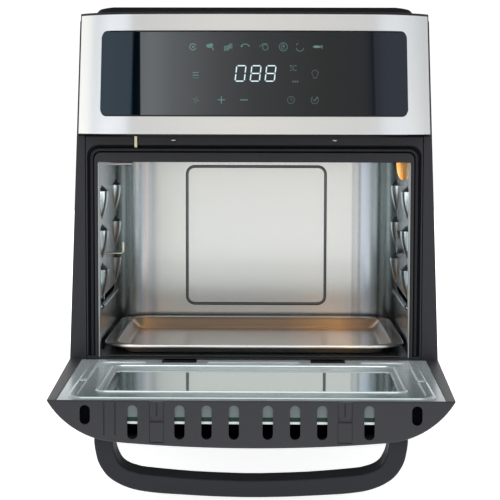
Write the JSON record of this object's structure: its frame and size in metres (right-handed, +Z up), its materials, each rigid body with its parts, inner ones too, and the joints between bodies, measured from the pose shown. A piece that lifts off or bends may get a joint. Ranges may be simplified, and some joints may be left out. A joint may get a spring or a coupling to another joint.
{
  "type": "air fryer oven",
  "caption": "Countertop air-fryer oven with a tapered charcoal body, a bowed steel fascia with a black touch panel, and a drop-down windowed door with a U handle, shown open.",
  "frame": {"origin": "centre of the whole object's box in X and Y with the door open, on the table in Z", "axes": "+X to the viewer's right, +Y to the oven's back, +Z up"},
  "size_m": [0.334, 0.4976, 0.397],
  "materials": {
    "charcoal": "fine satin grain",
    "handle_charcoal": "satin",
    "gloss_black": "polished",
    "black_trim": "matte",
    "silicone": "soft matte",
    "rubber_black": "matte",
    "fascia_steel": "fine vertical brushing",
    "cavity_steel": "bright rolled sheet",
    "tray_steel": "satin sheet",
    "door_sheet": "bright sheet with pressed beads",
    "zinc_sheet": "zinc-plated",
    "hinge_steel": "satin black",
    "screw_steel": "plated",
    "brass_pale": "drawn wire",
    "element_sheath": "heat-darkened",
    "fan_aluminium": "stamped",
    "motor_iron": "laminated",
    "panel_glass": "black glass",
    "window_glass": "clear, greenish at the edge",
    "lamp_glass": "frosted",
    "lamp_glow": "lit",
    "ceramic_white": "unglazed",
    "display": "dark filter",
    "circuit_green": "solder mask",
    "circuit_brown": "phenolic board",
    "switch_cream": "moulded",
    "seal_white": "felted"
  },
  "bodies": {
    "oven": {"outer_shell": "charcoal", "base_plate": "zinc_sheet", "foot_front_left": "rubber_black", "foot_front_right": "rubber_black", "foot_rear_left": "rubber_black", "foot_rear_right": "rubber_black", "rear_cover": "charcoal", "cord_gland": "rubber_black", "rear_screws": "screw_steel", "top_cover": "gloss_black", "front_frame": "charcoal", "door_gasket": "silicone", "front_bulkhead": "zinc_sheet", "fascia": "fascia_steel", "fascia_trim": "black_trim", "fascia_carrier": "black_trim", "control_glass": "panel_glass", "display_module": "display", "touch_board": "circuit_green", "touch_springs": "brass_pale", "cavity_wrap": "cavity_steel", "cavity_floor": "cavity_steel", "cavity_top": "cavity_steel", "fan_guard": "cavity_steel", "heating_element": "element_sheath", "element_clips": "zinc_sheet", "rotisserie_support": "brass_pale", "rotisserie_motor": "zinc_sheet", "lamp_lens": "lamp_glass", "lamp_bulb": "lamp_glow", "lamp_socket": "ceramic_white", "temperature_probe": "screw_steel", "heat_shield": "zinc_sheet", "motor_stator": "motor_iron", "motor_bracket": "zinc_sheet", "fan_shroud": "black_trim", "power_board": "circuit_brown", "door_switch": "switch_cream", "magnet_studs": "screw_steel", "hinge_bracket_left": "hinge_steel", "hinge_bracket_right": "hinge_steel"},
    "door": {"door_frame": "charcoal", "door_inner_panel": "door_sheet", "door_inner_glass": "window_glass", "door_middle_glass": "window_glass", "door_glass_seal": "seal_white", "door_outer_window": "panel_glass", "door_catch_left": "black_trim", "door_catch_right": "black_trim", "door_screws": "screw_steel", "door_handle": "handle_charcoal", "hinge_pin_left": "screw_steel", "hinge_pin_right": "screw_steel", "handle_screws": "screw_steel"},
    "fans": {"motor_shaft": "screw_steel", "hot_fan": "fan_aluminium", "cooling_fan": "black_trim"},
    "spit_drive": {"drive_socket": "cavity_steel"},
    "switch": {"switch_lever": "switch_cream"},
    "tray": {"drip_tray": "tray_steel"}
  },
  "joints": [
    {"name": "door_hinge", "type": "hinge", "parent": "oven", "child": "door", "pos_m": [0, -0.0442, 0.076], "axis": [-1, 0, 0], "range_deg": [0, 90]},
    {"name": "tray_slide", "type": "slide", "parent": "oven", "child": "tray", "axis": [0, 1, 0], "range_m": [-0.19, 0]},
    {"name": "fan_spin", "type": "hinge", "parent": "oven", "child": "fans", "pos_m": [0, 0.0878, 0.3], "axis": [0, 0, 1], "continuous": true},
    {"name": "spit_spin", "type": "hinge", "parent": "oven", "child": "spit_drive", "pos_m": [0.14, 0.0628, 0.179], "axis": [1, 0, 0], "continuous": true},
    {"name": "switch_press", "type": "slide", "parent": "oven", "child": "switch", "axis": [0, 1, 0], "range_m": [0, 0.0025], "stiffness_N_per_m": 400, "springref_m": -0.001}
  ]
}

□ □ □

WHAT IS EXPECTED:
Give back the whole listing, word for word.

TASK OUTPUT:
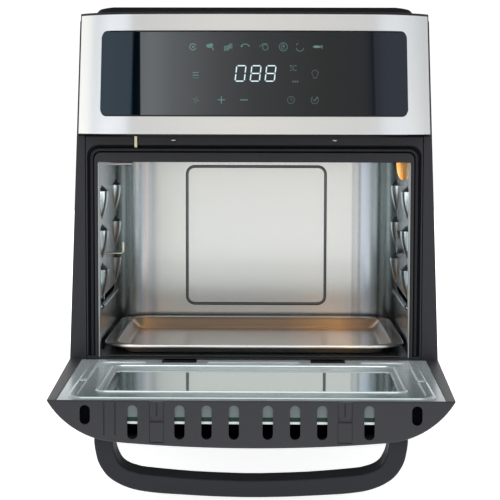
Write the JSON record of this object's structure: its frame and size in metres (right-handed, +Z up), its materials, each rigid body with its parts, inner ones too, and the joints between bodies, measured from the pose shown. A piece that lifts off or bends may get a joint. Ranges may be simplified, and some joints may be left out. A joint may get a spring or a coupling to another joint.
{
  "type": "air fryer oven",
  "caption": "Countertop air-fryer oven with a tapered charcoal body, a bowed steel fascia with a black touch panel, and a drop-down windowed door with a U handle, shown open.",
  "frame": {"origin": "centre of the whole object's box in X and Y with the door open, on the table in Z", "axes": "+X to the viewer's right, +Y to the oven's back, +Z up"},
  "size_m": [0.334, 0.4976, 0.397],
  "materials": {
    "charcoal": "fine satin grain",
    "handle_charcoal": "satin",
    "gloss_black": "polished",
    "black_trim": "matte",
    "silicone": "soft matte",
    "rubber_black": "matte",
    "fascia_steel": "fine vertical brushing",
    "cavity_steel": "bright rolled sheet",
    "tray_steel": "satin sheet",
    "door_sheet": "bright sheet with pressed beads",
    "zinc_sheet": "zinc-plated",
    "hinge_steel": "satin black",
    "screw_steel": "plated",
    "brass_pale": "drawn wire",
    "element_sheath": "heat-darkened",
    "fan_aluminium": "stamped",
    "motor_iron": "laminated",
    "panel_glass": "black glass",
    "window_glass": "clear, greenish at the edge",
    "lamp_glass": "frosted",
    "lamp_glow": "lit",
    "ceramic_white": "unglazed",
    "display": "dark filter",
    "circuit_green": "solder mask",
    "circuit_brown": "phenolic board",
    "switch_cream": "moulded",
    "seal_white": "felted"
  },
  "bodies": {
    "oven": {"outer_shell": "charcoal", "base_plate": "zinc_sheet", "foot_front_left": "rubber_black", "foot_front_right": "rubber_black", "foot_rear_left": "rubber_black", "foot_rear_right": "rubber_black", "rear_cover": "charcoal", "cord_gland": "rubber_black", "rear_screws": "screw_steel", "top_cover": "gloss_black", "front_frame": "charcoal", "door_gasket": "silicone", "front_bulkhead": "zinc_sheet", "fascia": "fascia_steel", "fascia_trim": "black_trim", "fascia_carrier": "black_trim", "control_glass": "panel_glass", "display_module": "display", "touch_board": "circuit_green", "touch_springs": "brass_pale", "cavity_wrap": "cavity_steel", "cavity_floor": "cavity_steel", "cavity_top": "cavity_steel", "fan_guard": "cavity_steel", "heating_element": "element_sheath", "element_clips": "zinc_sheet", "rotisserie_support": "brass_pale", "rotisserie_motor": "zinc_sheet", "lamp_lens": "lamp_glass", "lamp_bulb": "lamp_glow", "lamp_socket": "ceramic_white", "temperature_probe": "screw_steel", "heat_shield": "zinc_sheet", "motor_stator": "motor_iron", "motor_bracket": "zinc_sheet", "fan_shroud": "black_trim", "power_board": "circuit_brown", "door_switch": "switch_cream", "magnet_studs": "screw_steel", "hinge_bracket_left": "hinge_steel", "hinge_bracket_right": "hinge_steel"},
    "door": {"door_frame": "charcoal", "door_inner_panel": "door_sheet", "door_inner_glass": "window_glass", "door_middle_glass": "window_glass", "door_glass_seal": "seal_white", "door_outer_window": "panel_glass", "door_catch_left": "black_trim", "door_catch_right": "black_trim", "door_screws": "screw_steel", "door_handle": "handle_charcoal", "hinge_pin_left": "screw_steel", "hinge_pin_right": "screw_steel", "handle_screws": "screw_steel"},
    "fans": {"motor_shaft": "screw_steel", "hot_fan": "fan_aluminium", "cooling_fan": "black_trim"},
    "spit_drive": {"drive_socket": "cavity_steel"},
    "switch": {"switch_lever": "switch_cream"},
    "tray": {"drip_tray": "tray_steel"}
  },
  "joints": [
    {"name": "door_hinge", "type": "hinge", "parent": "oven", "child": "door", "pos_m": [0, -0.0442, 0.076], "axis": [-1, 0, 0], "range_deg": [0, 90]},
    {"name": "tray_slide", "type": "slide", "parent": "oven", "child": "tray", "axis": [0, 1, 0], "range_m": [-0.19, 0]},
    {"name": "fan_spin", "type": "hinge", "parent": "oven", "child": "fans", "pos_m": [0, 0.0878, 0.3], "axis": [0, 0, 1], "continuous": true},
    {"name": "spit_spin", "type": "hinge", "parent": "oven", "child": "spit_drive", "pos_m": [0.14, 0.0628, 0.179], "axis": [1, 0, 0], "continuous": true},
    {"name": "switch_press", "type": "slide", "parent": "oven", "child": "switch", "axis": [0, 1, 0], "range_m": [0, 0.0025], "stiffness_N_per_m": 400, "springref_m": -0.001}
  ]
}